### SET EXERCISE
Quote, please, the line with "true, capEnd: true", the line with "bpy.context.scene.collection.objects.link(empty)", and every line between them, exactly and with nothing else.

### RAW DATA
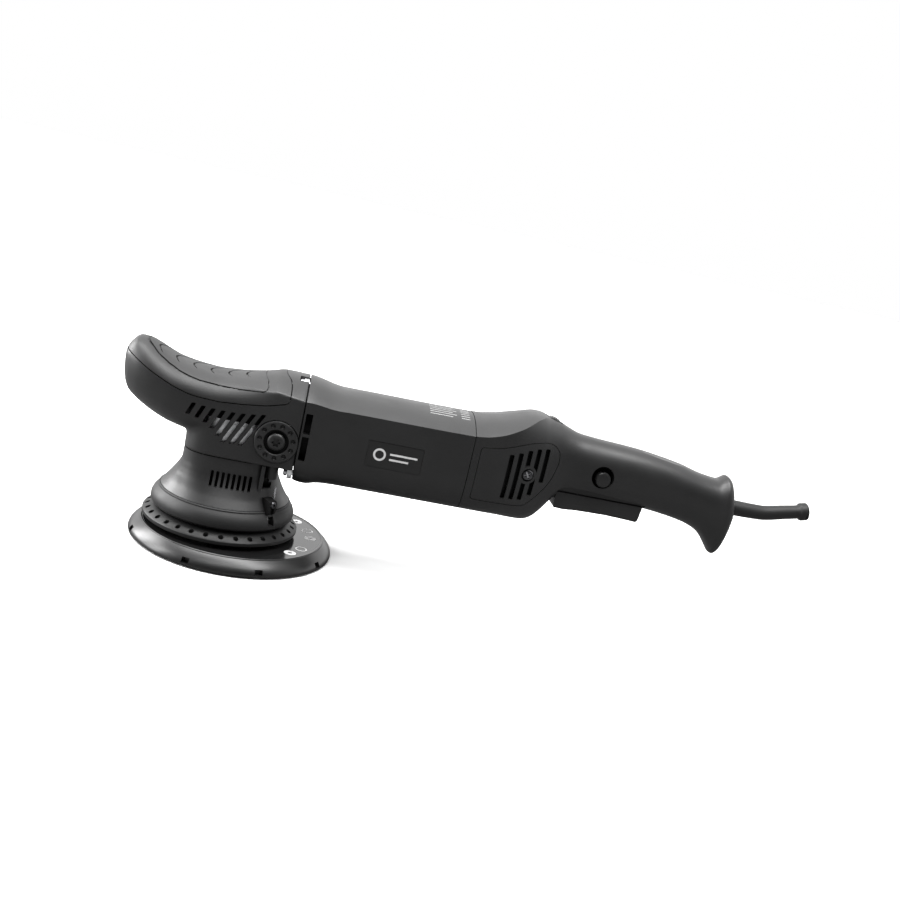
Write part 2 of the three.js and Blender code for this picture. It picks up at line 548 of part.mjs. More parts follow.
const BRUSH = { x0: 148, x1: 154, z0: 96, z1: 102 };
const brush = () => box(BRUSH.x0, BRUSH.x1, 11.4, 22, BRUSH.z0, BRUSH.z1);
const brushHolder = () => cut(
  box(BRUSH.x0 - 2, BRUSH.x1 + 2, 13.5, 30, BRUSH.z0 - 2, BRUSH.z1 + 2),
  box(BRUSH.x0 - GAP, BRUSH.x1 + GAP, 12, 28, BRUSH.z0 - GAP, BRUSH.z1 + GAP));
for (const [side, place] of [["right", (made) => made], ["left", (made) => made.mirror([0, 1, 0])]]) {
  add("carbon_brush_" + side, "carbon", place(brush()));
  add("brush_holder_" + side, "copper", place(brushHolder()));
}

// ---- Handle shells, split at the middle, and their covers ---------------------------------------
const HANDLE_STATIONS = [REAR_SEAM_X + 0.15, 190, 202, 212, 221, 226, 230, 236, 242, 250, 310, 330,
  350, 362, 371, 376.5, 379, 382.4, HANDLE_END_X];
const HOLLOW_STATIONS = [REAR_SEAM_X - 3, 202, 212, 221, 230, 242, 250, 310, 350, 364, 377];

// The brush and vent cover's outline on the side of the rear housing.
const coverOutline = (grow) => [[175.6 - grow, 76.2 - grow], [199.6, 75 - grow],
  [216.5, 74.2 - grow], [220.4 + grow, 77.1 - grow], [232.1 + grow, 91.7 - grow],
  [236.8 + grow, 105.4], [238 + grow, 113], [236.4 + grow, 119.7 + grow],
  [231.7, 124 + grow], [225, 125.3 + grow], [205, 121.5 + grow], [192.1, 117.5 + grow],
  [175.6 - grow, 115.8 + grow]];
const COVER_SLOTS = [[79.5, 113.8], [79.2, 115.8], [79.3, 118.4], [83.5, 120.1], [94.3, 120.7]];
const BRUSH_SCREW = { x: 215.3, z: 99.5, seatY: 25.8 };

const triggerWell = () => join(
  box(TRIGGER_WELL.x0, TRIGGER_WELL.x1, -30, 30, 50, 89.6),
  box(TRIGGER_WELL.x0, TRIGGER_WELL.x1, -TRIGGER_WELL.half, TRIGGER_WELL.half, 70, 98));

// A cylinder along Y on one side of the middle plane, between two distances from it.
const rodOut = (side, radius, near, far, x, z, sides) => (side < 0
  ? rodY(radius, -far, -near, x, z, sides) : rodY(radius, near, far, x, z, sides));

function handleShells() {
  const outside = loft(handle, HANDLE_STATIONS, 0, 20);
  const hollow = loft(handle, HOLLOW_STATIONS, WALL, 14);
  const skin = cut(outside, hollow);
  const bulkhead = box(TRIGGER_WELL.x0 - WALL, TRIGGER_WELL.x0 + 1, -22, 22, 70, 98)
    .intersect(outside);
  const dialSlot = box(DIAL.x - 11.5, DIAL.x + 12, -DIAL.half - 0.8, DIAL.half + 0.8, 124, 146);
  const sleeveHole = rodX(6.9, 370, 392, 0, 98.4, 16);
  const bare = cut(join(skin, bulkhead), triggerWell(), dialSlot, sleeveHole);
  const { x: screwX, z: screwZ, seatY } = BRUSH_SCREW;
  const half = (side) => {
    const halfSpace = side < 0 ? box(160, 400, -60, -GAP / 2, 40, 160)
      : box(160, 400, GAP / 2, 60, 40, 160);
    const [near, far] = side < 0 ? [-60, -8] : [8, 60];
    const shell = cut(bare.intersect(halfSpace), plateY(coverOutline(GAP), near, far));
    const slots = COVER_SLOTS.map(([low, high], i) =>
      box(198 + 6.95 * i, 200.8 + 6.95 * i, near, far, low, high));
    const boss = rodOut(side, 6, seatY - 4, 60, screwX, screwZ, 16).intersect(outside);
    const plate = skin.intersect(plateY(coverOutline(0), near, far));
    const cover = cut(join(cut(plate, ...slots), boss),
      rodOut(side, 2.2, 8, 60, screwX, screwZ, 12), rodOut(side, 4.2, seatY, 60, screwX, screwZ, 16));
    return { shell, cover };
  };
  return { left: half(-1), right: half(1) };
}

const { left: leftSide, right: rightSide } = handleShells();
const lockHole = rodY(LOCK_RADIUS + 0.5, -30, -5, LOCK_X, LOCK_Z, 20);
add("handle_shell_left", "plastic", cut(leftSide.shell, lockHole));
add("handle_shell_right", "plastic", rightSide.shell);
add("brush_cover_left", "plastic", leftSide.cover);
add("brush_cover_right", "plastic", rightSide.cover);

const coverScrew = () => join(
  rodY(3.6, BRUSH_SCREW.seatY + GAP, 28.3, BRUSH_SCREW.x, BRUSH_SCREW.z, 12),
  rodY(1.8, 16, 27, BRUSH_SCREW.x, BRUSH_SCREW.z, 8));
add("brush_cover_screw_right", "steel", coverScrew());
add("brush_cover_screw_left", "steel", coverScrew().mirror([0, 1, 0]));

// ---- Trigger, switch, lock button, speed dial ----------------------------------------------------
function trigger() {
  const paddle = plateY([[244, 90], [244, 80], [245.4, 76], [252, 74.2], [264, 75.4], [285, 75.9],
    [300, 75.5], [309, 75.1], [311.6, 78], [312.6, 86.5], [311, 89], [309, 95.6], [254, 96],
    [246.5, 94.5]], -TRIGGER_HALF, TRIGGER_HALF);
  const inside = plateY([[254, 80], [305, 80], [305, 93.6], [254, 93.6]],
    -TRIGGER_HALF + 2.5, TRIGGER_HALF - 2.5);
  const mouth = box(256, 266, -TRIGGER_HALF + 2.5, TRIGGER_HALF - 2.5, 90, 99);
  return cut(join(paddle, rodY(2.6, -11.8, 11.8, TRIGGER_PIVOT.x, TRIGGER_PIVOT.z, 14)),
    inside, mouth);
}

function switchBody() {
  const shaftHole = box(PLUNGER_X - 3.4, PLUNGER_X + 3.4, -3.4, 3.4, 102, 113);
  return cut(box(262, 308, -10.5, 10.5, 105.5, 117), shaftHole,
    box(262, LOCK_X + 7, -12, -7.5, 97, 112));
}

add("trigger", "plastic", trigger());
add("switch_plunger", "plastic", box(PLUNGER_X - 3, PLUNGER_X + 3, -3, 3, 96.6, 108.5));
add("switch_body", "carbon", switchBody());
add("lock_button", "plastic", join(
  rodY(LOCK_RADIUS, -20.2, -15, LOCK_X, LOCK_Z, 20),
  rodY(3, -15.5, -12, LOCK_X, LOCK_Z, 12),
));
add("speed_dial", "plastic", cut(
  rodY(DIAL.radius, -DIAL.half, DIAL.half, DIAL.x, DIAL.z, 24),
  rodY(2, -DIAL.half - 1, DIAL.half + 1, DIAL.x, DIAL.z, 12),
));
add("speed_control_board", "board", join(
  box(180, 216, -1, 1, 84, 116),
  box(184, 200, 0.8, 9, 88, 104),
  box(204, 212, -8, -0.8, 92, 100),
));

// ---- Cable sleeve and clamp --------------------------------------------------------------------------
const SLEEVE_ROUTE = [[372.8, 98.4], [377, 98.4], [394, 98.4], [411, 98.4], [419, 99.8],
  [427, 102], [441, 104.9], [448.5, 106.6]];
const SLEEVE_RADII = [[372.8, 8.4], [376.2, 8.4], [376.8, 6.4], [390, 6], [427, 5.6], [440, 5.4],
  [442.2, 5.6], [443.2, 7], [448.5, 7]];

// The sleeve is a run of round sections square to its gently rising route.
function sleeve(radiusAt, stations) {
  const height = (x) => along(SLEEVE_ROUTE, x);
  const rings = stations.map((x) => {
    const tilt = Math.atan2(height(x + 2) - height(x - 2), 4);
    const radius = radiusAt(x);
    return times(12, (i) => {
      const angle = (2 * Math.PI * i) / 12;
      const rise = radius * Math.sin(angle);
      return new THREE.Vector3(x - rise * Math.sin(tilt), radius * Math.cos(angle),
        height(x) + rise * Math.cos(tilt));
    });
  });
  return solid(new LoftGeometry(rings, { capStart: true, capEnd: true }));
}

add("cable_sleeve", "rubber", cut(
  sleeve((x) => along(SLEEVE_RADII, x), [372.8, 376.2, 376.8, 394, 411, 419, 427, 436, 442.2,
    443.2, 448.5]),
  sleeve(() => SLEEVE_BORE, [370, 394, 411, 419, 427, 436, 442.5, 452]),
));
add("cord_clamp", "plastic", cut(
  box(350, 360, -10, 10, 98, 107),
  rodX(4.4, 348, 362, 0, 98.4, 14),
));

export default group;
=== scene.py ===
import json
import math

import bmesh
import bpy
import numpy as np
from mathutils import Matrix, Vector


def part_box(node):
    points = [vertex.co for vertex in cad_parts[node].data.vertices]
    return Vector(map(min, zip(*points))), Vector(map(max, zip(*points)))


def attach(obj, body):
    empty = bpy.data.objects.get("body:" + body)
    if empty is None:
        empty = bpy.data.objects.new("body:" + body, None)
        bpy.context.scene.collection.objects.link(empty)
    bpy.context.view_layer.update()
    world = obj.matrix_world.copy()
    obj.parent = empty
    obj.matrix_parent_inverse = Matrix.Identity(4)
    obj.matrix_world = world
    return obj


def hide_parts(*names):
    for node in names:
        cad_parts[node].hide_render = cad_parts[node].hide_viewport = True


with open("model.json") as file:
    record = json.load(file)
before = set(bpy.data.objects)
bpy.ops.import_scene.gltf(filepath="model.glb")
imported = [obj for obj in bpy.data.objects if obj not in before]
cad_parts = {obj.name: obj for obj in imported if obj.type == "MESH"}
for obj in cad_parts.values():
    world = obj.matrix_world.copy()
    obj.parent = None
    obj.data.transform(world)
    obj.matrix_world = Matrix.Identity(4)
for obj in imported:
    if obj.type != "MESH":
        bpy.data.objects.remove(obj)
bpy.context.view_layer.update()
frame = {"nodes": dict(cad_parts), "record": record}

# Every shape below is worked out in millimetres, in the frame of the CAD, and made in metres.
MM = 0.001

# ---- Places that come from the frame ----


def node_box(node):
    """A CAD node's lowest and highest corners, in millimetres."""
    return [np.array(corner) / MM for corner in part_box(node)]


def node_centre(node):
    low, high = node_box(node)
    return (low + high) / 2


PLATE_X = float(node_centre("backing_plate")[0])
PLATE_RADIUS = float(node_box("backing_plate")[1][1])
NOSE_X = float(node_box("head_shell")[0][0])
FRONT_SEAM_X = float(node_box("motor_housing")[0][0])
REAR_SEAM_X = float(node_box("motor_housing")[1][0])
HANDLE_END_X = float(node_box("handle_shell_left")[1][0])
SHROUD_TOP_Z = float(node_box("shroud")[1][2])
SHROUD_FOOT_Z = float(node_box("shroud")[0][2])
VENT_RING_RADIUS = float(node_box("vent_ring")[1][0])
VENT_RING_Z = float(node_box("vent_ring")[0][2])
MOTOR_Z = float(node_centre("armature_shaft")[2])
CAP_X, _, CAP_Z = (float(v) for v in node_centre("side_cap_left"))
LOCK_X, _, LOCK_Z = (float(v) for v in node_centre("lock_button"))
COVER_SCREW_X, _, COVER_SCREW_Z = (float(v) for v in node_centre("brush_cover_screw_left"))
DIAL_X, _, DIAL_Z = (float(v) for v in node_centre("speed_dial"))
WALL = 3.0
SEAM = 0.25  # half of the gap that shows between two shells
COVER_GAP = 0.75
PAD_GAP = 0.8
NECK_GAP = 0.6
CLAMP_ANGLE = -44
SHROUD_SCREW_X, SHROUD_SCREW_Y = 31, 22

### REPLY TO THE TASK
  return solid(new LoftGeometry(rings, { capStart: true, capEnd: true }));
}

add("cable_sleeve", "rubber", cut(
  sleeve((x) => along(SLEEVE_RADII, x), [372.8, 376.2, 376.8, 394, 411, 419, 427, 436, 442.2,
    443.2, 448.5]),
  sleeve(() => SLEEVE_BORE, [370, 394, 411, 419, 427, 436, 442.5, 452]),
));
add("cord_clamp", "plastic", cut(
  box(350, 360, -10, 10, 98, 107),
  rodX(4.4, 348, 362, 0, 98.4, 14),
));

export default group;
=== scene.py ===
import json
import math

import bmesh
import bpy
import numpy as np
from mathutils import Matrix, Vector


def part_box(node):
    points = [vertex.co for vertex in cad_parts[node].data.vertices]
    return Vector(map(min, zip(*points))), Vector(map(max, zip(*points)))


def attach(obj, body):
    empty = bpy.data.objects.get("body:" + body)
    if empty is None:
        empty = bpy.data.objects.new("body:" + body, None)
        bpy.context.scene.collection.objects.link(empty)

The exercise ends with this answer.